Manuele's allegation that minors were instructed not to disclose the NDA's existence to their parents lies at the centre of these concerns. He has not provided a sworn affidavit or court filing to support the claim, which relies on his account and those of others he says he has spoken with, all of which remain unverified by independent third parties as of publication.
Driscoll's Rise and Unchecked Control at Trinity Church
For those familiar with Driscoll's history, the latest allegations emerge in a context already steeped in documented controversy. Driscoll built Mars Hill Church in Seattle from a living-room Bible study into a multi-branch megachurch over two decades.
In October 2014, he resigned after being placed on leave while church elders investigated formal charges brought by 21 former pastors. A church board published a statement on the Mars Hill website finding that Driscoll had 'at times, been guilty of arrogance, responding to conflict with a quick temper and harsh speech, and leading the staff and elders in a domineering manner.' Driscoll did not submit to the proposed disciplinary process and instead resigned.
He founded Trinity Church in Scottsdale in 2016, deliberately structuring it, according to researcher Warren Throckmorton, without an elder board, the same governance layer that had held him accountable at Mars Hill. Without elders, there is no internal body with formal authority to discipline or remove Driscoll.
The church has grown rapidly and now reports more than 5,000 weekly attendees across multiple services.
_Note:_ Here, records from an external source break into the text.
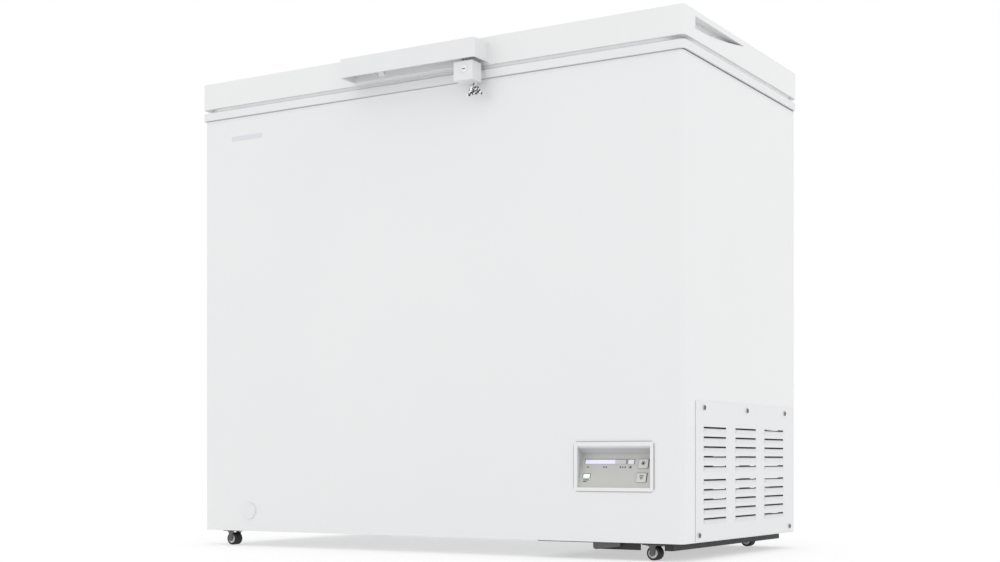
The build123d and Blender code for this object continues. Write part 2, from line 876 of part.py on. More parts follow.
def compressor():
    """Welded can with its foot plate."""
    base = tray_top + rubber_foot_height
    z = base + 4
    can = extrude(Pos(compressor_x, compressor_y, z) * Circle(compressor_radius),
                  compressor_height)
    can = fillet(can.faces().sort_by(Axis.Z)[-1].edges(), compressor_radius * 0.6)
    can = fillet(can.faces().sort_by(Axis.Z)[0].edges(), compressor_radius * 0.3)
    reach = compressor_radius * 0.9 + 14
    plate = rounded(compressor_x - reach, compressor_x + reach, compressor_y - reach,
                    compressor_y + reach, base, base + 4.5, 12)
    bolts = [rod((x, y, 0), (x, y, base + 20), 3) for x, y in foot_places()]
    return less(can + plate, bolts)


def compressor_feet():
    """Rubber mounts between the tray and the foot plate."""
    base = tray_top
    return [rod((x, y, base), (x, y, base + rubber_foot_height), 11)
            - rod((x, y, base - 1), (x, y, base + rubber_foot_height + 1), 3)
            for x, y in foot_places()]


def compressor_bolts():
    """Bolts up through tray, rubber and foot plate."""
    top = tray_top + rubber_foot_height + 4.5
    low = tray_top - tray_sheet
    return [rod((x, y, low), (x, y, top + 6), 3) + rod((x, y, low - 2.5), (x, y, low), 5)
            + rod((x, y, top), (x, y, top + 4), 6) for x, y in foot_places()]


def terminal_cover():
    """Moulded box over the compressor's terminals."""
    x = compressor_x
    y1 = compressor_y - compressor_radius + 2
    z = tray_top + rubber_foot_height + 60
    box = block(x - 28, x + 28, y1 - 34, y1 + 10, z, z + 62)
    can = rod((x, compressor_y, z - 5), (x, compressor_y, z + 70), compressor_radius)
    return fillet((box - can).edges().filter_by(Axis.Y), 3)


def pipe_points():
    """Suction line from the foam through the partition to the can."""
    start = (bay_left - 8, compressor_y, suction_z)
    corner = (bay_left + 30, compressor_y, suction_z)
    return [start, corner, (bay_left + 30, compressor_y, suction_z - 60),
            (compressor_x - compressor_radius + 1, compressor_y, suction_z - 60)]


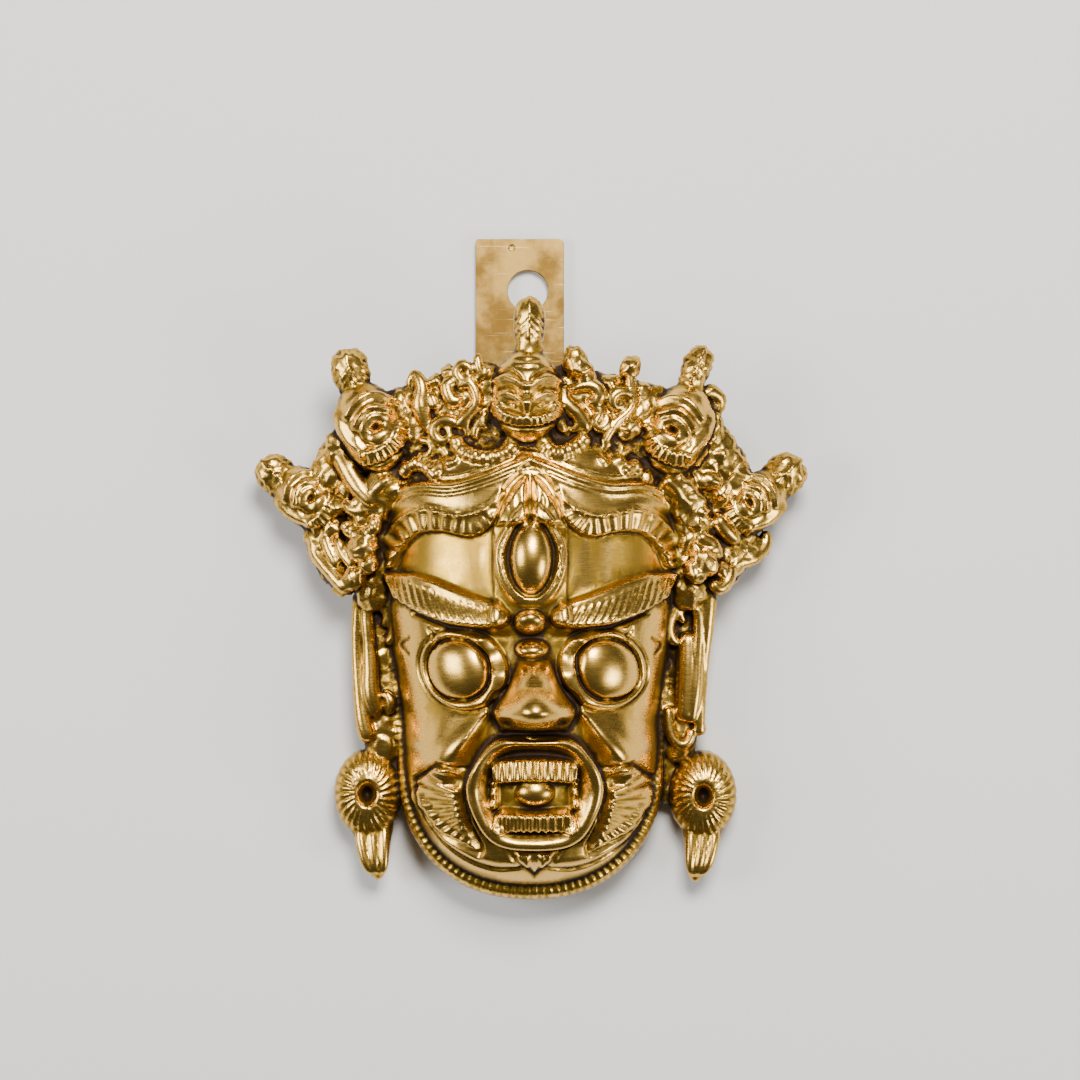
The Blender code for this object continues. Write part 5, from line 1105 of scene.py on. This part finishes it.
def crusty(points):
    """1 on the rough-cast crown and ears, 0 on the smooth face."""
    x, y = points[:, 0] / UNIT, points[:, 1] / UNIT
    crown = ease((depth_inside(np.abs(x), y, CROWN_FIELD) + 1.5) / 2.5)
    beside_face = ease((np.abs(x) - EAR_INNER_X) / 2.0)
    ear = EAR_CRUST * beside_face * ease(-y / EAR_FADE) * ease((y - EAR_LOW_Y) / EAR_FADE)
    return np.maximum(crown, ear)


def on_heads(points):
    """1 on the crown's five smooth heads, 0 beside them."""
    x, y = points[:, 0] / UNIT, points[:, 1] / UNIT
    heads = [(MIDDLE_HEAD, MIDDLE_HEAD_HALF, 0.0, 1.0)]
    for hand, place, tilt, size in SIDE_HEADS:
        heads.append((place, SIDE_HEAD_HALF, -hand * math.radians(tilt), size))
    total = np.zeros(len(points))
    for place, half, lean, size in heads:
        across = (x - place[0]) * math.cos(lean) + (y - place[1]) * math.sin(lean)
        up = (y - place[1]) * math.cos(lean) - (x - place[0]) * math.sin(lean)
        reach = np.hypot(across / half[0], up / half[1]) / size
        total = np.maximum(total, ease((SMOOTH_REACH - reach) / SMOOTH_FADE))
    return total


def roughen(mask, heights):
    """Fine lumps of the casting in the hollows of the crown and ears."""
    points = vertex_rows(mask.data, "co")
    normals = vertex_rows(mask.data, "normal")
    x, y, z = (points / UNIT).T
    lumps = crust(x, y, z, FINE_LUMP) + COARSE_SHARE * crust(y, x, z, COARSE_LUMP)
    below = heights.read(heights.smoothed(HOLLOW_SCALES[1][0]), points) - points[:, 2]
    hollow = HIGH_SHARE + (1 - HIGH_SHARE) * ease((below - HOLLOW_START) / HOLLOW_FADE)
    lumps *= CRUST_DEPTH * crusty(points) * hollow * (1 - on_heads(points))
    points += normals * lumps[:, None]
    mask.data.vertices.foreach_set("co", points.astype(np.float32).ravel())
    mask.data.update()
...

The Christianity Today podcast titled, The Rise and Fall of Mars Hill, documented in detail how 'the perils of power, conflict, and Christian celebrity eroded and eventually shipwrecked both the preacher and his multimillion-dollar platform' in Seattle.
Whether the book materialises, the allegations persist, or the church's 'Lives and Legacies' campaign proceeds unhindered, one fact remains undisputed: a man once removed from authority over thousands for 'domineering' behaviour now leads a larger church with no formal mechanism to remove him.